Return, exactly as written, the run of lines that begins at the line containing "less(ob, block((x - 4, HALO_Y1" and ends at the line containing "before = set(bpy.data.objects)". Nothing outside that run belongs in the answer.

──────────────────────────────

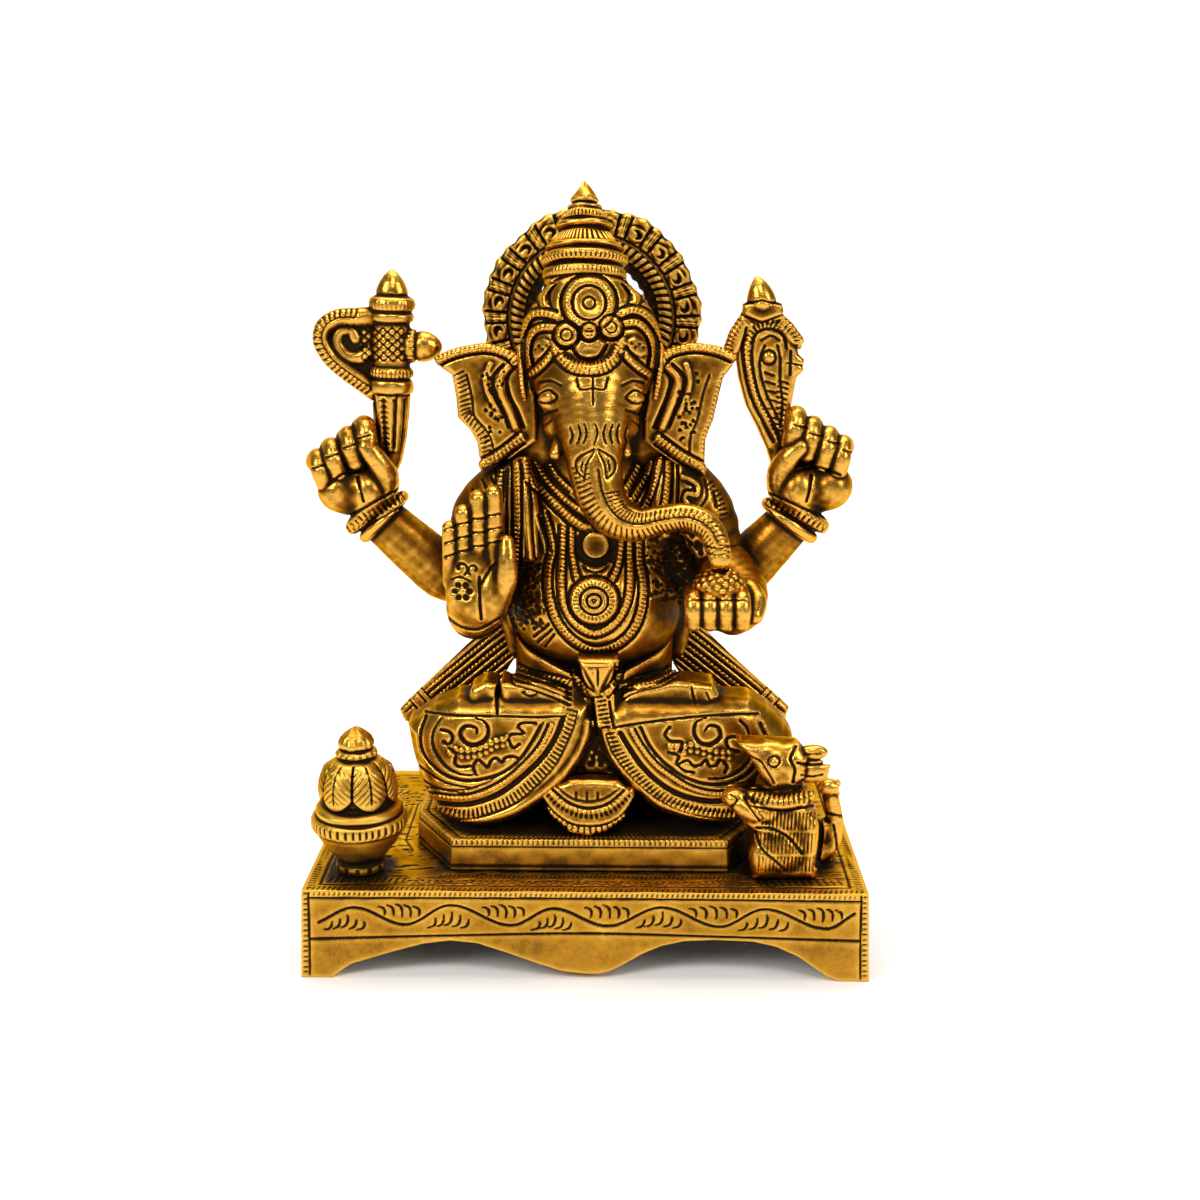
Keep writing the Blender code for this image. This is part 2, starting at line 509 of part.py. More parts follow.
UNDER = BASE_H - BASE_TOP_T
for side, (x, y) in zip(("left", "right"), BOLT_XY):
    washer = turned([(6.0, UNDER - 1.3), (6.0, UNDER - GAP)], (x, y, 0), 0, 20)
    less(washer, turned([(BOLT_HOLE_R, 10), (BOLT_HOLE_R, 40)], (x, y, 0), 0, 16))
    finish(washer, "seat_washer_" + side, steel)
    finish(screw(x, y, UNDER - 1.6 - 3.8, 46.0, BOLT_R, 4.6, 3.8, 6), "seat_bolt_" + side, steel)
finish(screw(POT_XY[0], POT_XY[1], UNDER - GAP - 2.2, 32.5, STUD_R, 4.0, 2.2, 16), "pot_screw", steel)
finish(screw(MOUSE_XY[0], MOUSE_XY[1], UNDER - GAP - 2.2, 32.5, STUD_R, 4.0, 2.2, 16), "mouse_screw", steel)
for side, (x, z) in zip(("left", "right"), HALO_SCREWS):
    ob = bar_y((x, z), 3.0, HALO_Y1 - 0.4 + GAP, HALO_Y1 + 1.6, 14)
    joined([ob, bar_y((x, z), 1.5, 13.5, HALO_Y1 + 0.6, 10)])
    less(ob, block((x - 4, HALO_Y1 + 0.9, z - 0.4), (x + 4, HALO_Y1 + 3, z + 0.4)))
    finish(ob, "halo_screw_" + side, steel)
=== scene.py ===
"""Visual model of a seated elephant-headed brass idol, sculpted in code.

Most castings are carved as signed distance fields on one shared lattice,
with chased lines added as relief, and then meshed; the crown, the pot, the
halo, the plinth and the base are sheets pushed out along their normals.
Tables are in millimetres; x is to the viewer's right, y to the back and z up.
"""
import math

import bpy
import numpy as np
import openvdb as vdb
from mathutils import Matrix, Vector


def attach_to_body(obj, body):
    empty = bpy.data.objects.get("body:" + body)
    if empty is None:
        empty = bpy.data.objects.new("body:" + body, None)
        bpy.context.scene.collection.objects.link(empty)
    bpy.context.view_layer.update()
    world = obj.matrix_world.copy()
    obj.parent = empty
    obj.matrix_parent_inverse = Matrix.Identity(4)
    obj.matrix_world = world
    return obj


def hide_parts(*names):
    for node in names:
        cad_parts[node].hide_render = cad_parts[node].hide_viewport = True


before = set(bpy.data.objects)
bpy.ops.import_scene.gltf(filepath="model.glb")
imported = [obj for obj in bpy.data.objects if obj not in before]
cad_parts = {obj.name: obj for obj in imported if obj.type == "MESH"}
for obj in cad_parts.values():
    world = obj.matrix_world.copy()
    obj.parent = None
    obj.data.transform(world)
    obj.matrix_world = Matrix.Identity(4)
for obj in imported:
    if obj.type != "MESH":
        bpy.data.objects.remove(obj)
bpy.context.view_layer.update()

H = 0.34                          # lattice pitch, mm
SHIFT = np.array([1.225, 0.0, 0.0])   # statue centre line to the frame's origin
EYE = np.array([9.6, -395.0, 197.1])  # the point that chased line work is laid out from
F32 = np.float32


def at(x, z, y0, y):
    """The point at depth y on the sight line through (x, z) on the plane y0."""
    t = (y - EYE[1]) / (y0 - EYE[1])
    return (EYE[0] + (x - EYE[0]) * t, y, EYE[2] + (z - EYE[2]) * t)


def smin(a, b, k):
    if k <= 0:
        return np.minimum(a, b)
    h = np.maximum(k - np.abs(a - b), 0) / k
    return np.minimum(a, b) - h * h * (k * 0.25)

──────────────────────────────

**Result below:**
    less(ob, block((x - 4, HALO_Y1 + 0.9, z - 0.4), (x + 4, HALO_Y1 + 3, z + 0.4)))
    finish(ob, "halo_screw_" + side, steel)
=== scene.py ===
"""Visual model of a seated elephant-headed brass idol, sculpted in code.

Most castings are carved as signed distance fields on one shared lattice,
with chased lines added as relief, and then meshed; the crown, the pot, the
halo, the plinth and the base are sheets pushed out along their normals.
Tables are in millimetres; x is to the viewer's right, y to the back and z up.
"""
import math

import bpy
import numpy as np
import openvdb as vdb
from mathutils import Matrix, Vector


def attach_to_body(obj, body):
    empty = bpy.data.objects.get("body:" + body)
    if empty is None:
        empty = bpy.data.objects.new("body:" + body, None)
        bpy.context.scene.collection.objects.link(empty)
    bpy.context.view_layer.update()
    world = obj.matrix_world.copy()
    obj.parent = empty
    obj.matrix_parent_inverse = Matrix.Identity(4)
    obj.matrix_world = world
    return obj


def hide_parts(*names):
    for node in names:
        cad_parts[node].hide_render = cad_parts[node].hide_viewport = True


before = set(bpy.data.objects)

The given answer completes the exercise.